Spying on the galaxies in Abell 3827 with the European Southern Observatory’s Very Large Telescope (seriously, that’s its name) and NASA’s Hubble Space Telescope, astronomer Richard Massey and colleagues saw that dark matter—detectable through gravitational lensing—seems to be lagging behind, decoupled from its home galaxy as if it were sticking to something. That means that the dark matter might be feeling its own force (or forces), a refinement of a similar observation made in the same cluster in 2010 by Liliya Williams and Prasenjit Saha, both of whom worked on the new study.

For Massey, who has spent his career tracking dark matter, the observation feels like validation. “After chasing something for so long,” he says, “it’s really nice to have finally caught it in the act of doing something.” Any hint of activity could help physicists nail down exactly what dark matter really is. (The group’s last news release, in late March, was less exciting: An examination of 72 galactic cluster collisions using Hubble and NASA’s Chandra X-ray Observatory revealed hardly any evidence that dark matter interacted with itself.)

There is something very special about Abell 3827, also called the Bullet Cluster, says Joel Primack, one of the formers of the dominant model for dark matter. Astronomers have observed a lot of cluster collisions, but there’s something unique about the angle and position of this one that allowed dark matter’s stickiness to stick out. “No one’s ever seen such a thing before, with clarity and precision, except in this cluster,” says Primack. It’s too early to call this a discovery, he says, “but they’ve done a beautiful job analyzing images, and this could be very important—potentially revolutionary.”

(What it is not is evidence that dark matter is somehow “less dark” than we thought, as has been reported elsewhere. Boo on bad press release headlines—I’m talking to you, ESO.)

Southern Map Maker: Old Reliable

In Chile, atop a mountain, one of the world’s most powerful digital cameras (570-megapixels) is bolted to Victor M. Blanco Telescope, giving scientists in the Dark Energy Survey collaboration an unprecedented view of the southern skies. Last week they released their first map detailing the presence of dark matter across a large region of previously-unmapped sky. This is just the first of many maps they’ll release over their five-year mission.

The project doesn’t have any grand aspirations to define dark matter—it’s just a mapping project. Astronomers have made dark matter maps before, and the observations from DES jive perfectly with how they already understand dark matter to behave. But that doesn’t mean the survey’s results are worthless: Many researchers, including Primack, are excited to follow the work of DES as it illuminates new areas of the sky with greater precision than ever before.

Spectro-Speculation: Maybe Hogwash

Primack doesn’t feel the same way about the Alpha Magnetic Spectrometer, an instrument aboard the International Space Station reading cosmic rays, high-energy radiation that’s constantly zipping through space. AMS shared their latest results last week, saying they had detected more antiprotons in the cosmic radiation than they expected. In some models dark matter can form an excess of antiprotons—meaning astronomers might be able to detect dark matter by detecting that radiation.

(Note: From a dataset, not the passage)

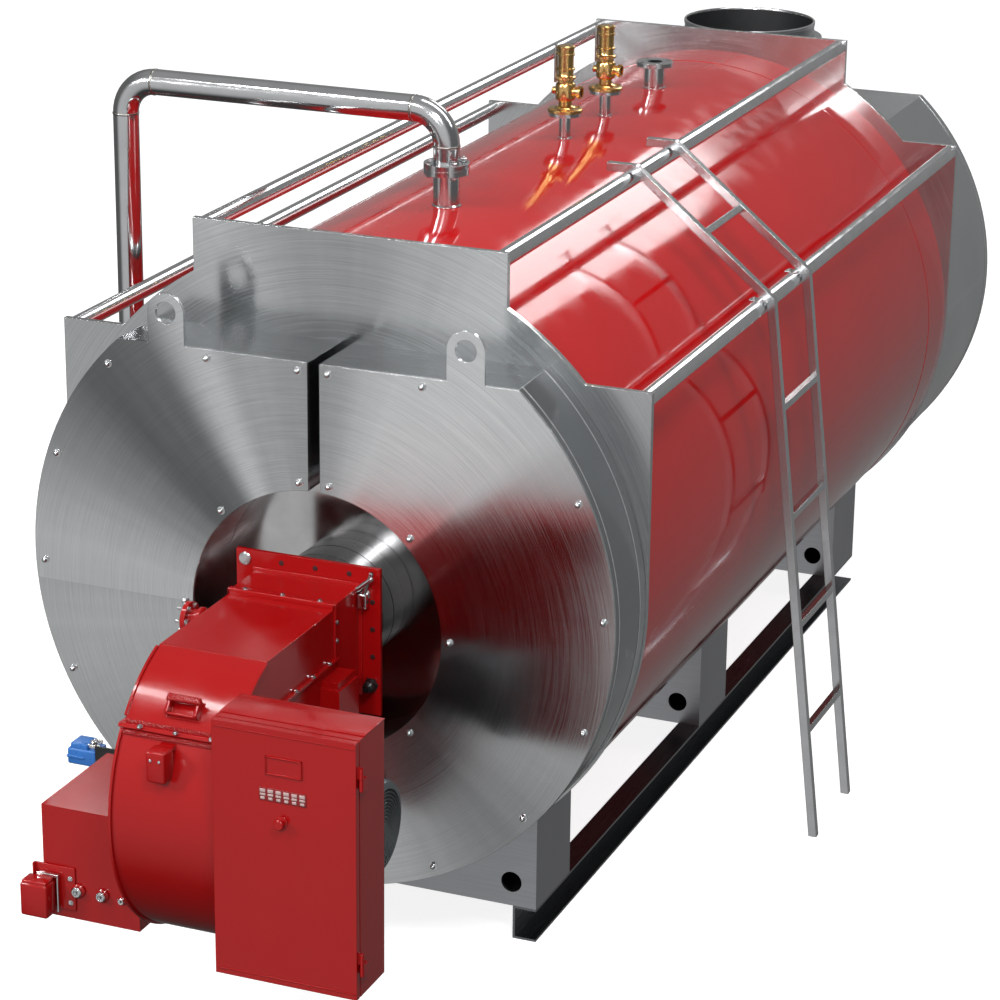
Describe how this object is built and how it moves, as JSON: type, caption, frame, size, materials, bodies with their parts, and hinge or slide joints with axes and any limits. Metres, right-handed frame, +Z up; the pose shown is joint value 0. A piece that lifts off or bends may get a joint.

Although AMS has made a lot of noise about their antiproton findings, they already fit within standard model physics, says Stefano Profumo, a theoretical physicist at the Santa Cruz Institute for Particle Physics. The radiation detected by the AMS could just as easily arise from non-dark matter sources.

“There is absolutely no reason to think AMS results have anything to do with dark matter or new physics,” Profumo says. Primack goes further: “This is basically a stupid instrument.” It’s nice to get more data about the physics of cosmic rays, he qualifies, “but is it teaching us anything new? The answer is no.” AMS didn’t respond in time to a request for comment.

Experimenters are eager, and occasionally desperate, to share relevant discoveries. Yet detecting dark matter is such a difficult task, says Katie Mack, a postdoctoral astrophysicist at the University of Melbourne and columnist at Cosmos magazine, that astronomers should greet each claim of dark matter detection with a skeptical eye.

When you’re trying to find a signal, she says, “you have to contend with all of the astrophysical processes in the universe, some of which we can’t see easily or which might produce weird effects. And you have to convince yourself that some strange excess that you found is not to do with anything in known—or not-yet-known—non-dark matter astrophysics. That’s a big ask.”

Awesome Stuff on the Horizon

All the same, these are extremely exciting times for fans of dark matter. The Large Hadron Collider, which just restarted, might be on the cusp of making dark matter. “So, we’re hopeful,” says Mack. “And this is one of the things that would make these indirect detections much more compelling—if you can create something in the lab that is consistent with a sky signal.”

You bet scientists are entering a special time for dark matter, says Primack, but it’s been a long time coming. “Everyone in the field knows we’re going to discover what dark matter is before too long,” he says. “And considering that dark matter is responsible for most of the mass in the universe, it’s not a minor detail.”

What if Your Computer Cared About What Makes You Smile?

Your computer doesn’t care if you’re smiling. Why would it?

Your computer isn’t a person. It’s a computer! A tool. A machine. Computers are logical. They’re rational. They don’t get tired, or sad, or frustrated. They don’t get distracted. They’re oblivious to human happiness. They weren’t programmed to do emotion.

Your computer cares about important, useful things. It cares about your environment, dimming its screen when you turn off the lights. It cares about connecting you to friends and family, lighting up with a buzz whenever they want to get in touch. Increasingly, it cares about context: your next appointment, your next flight, the traffic in your city.

A smile? That’s just obviously not a computer’s concern.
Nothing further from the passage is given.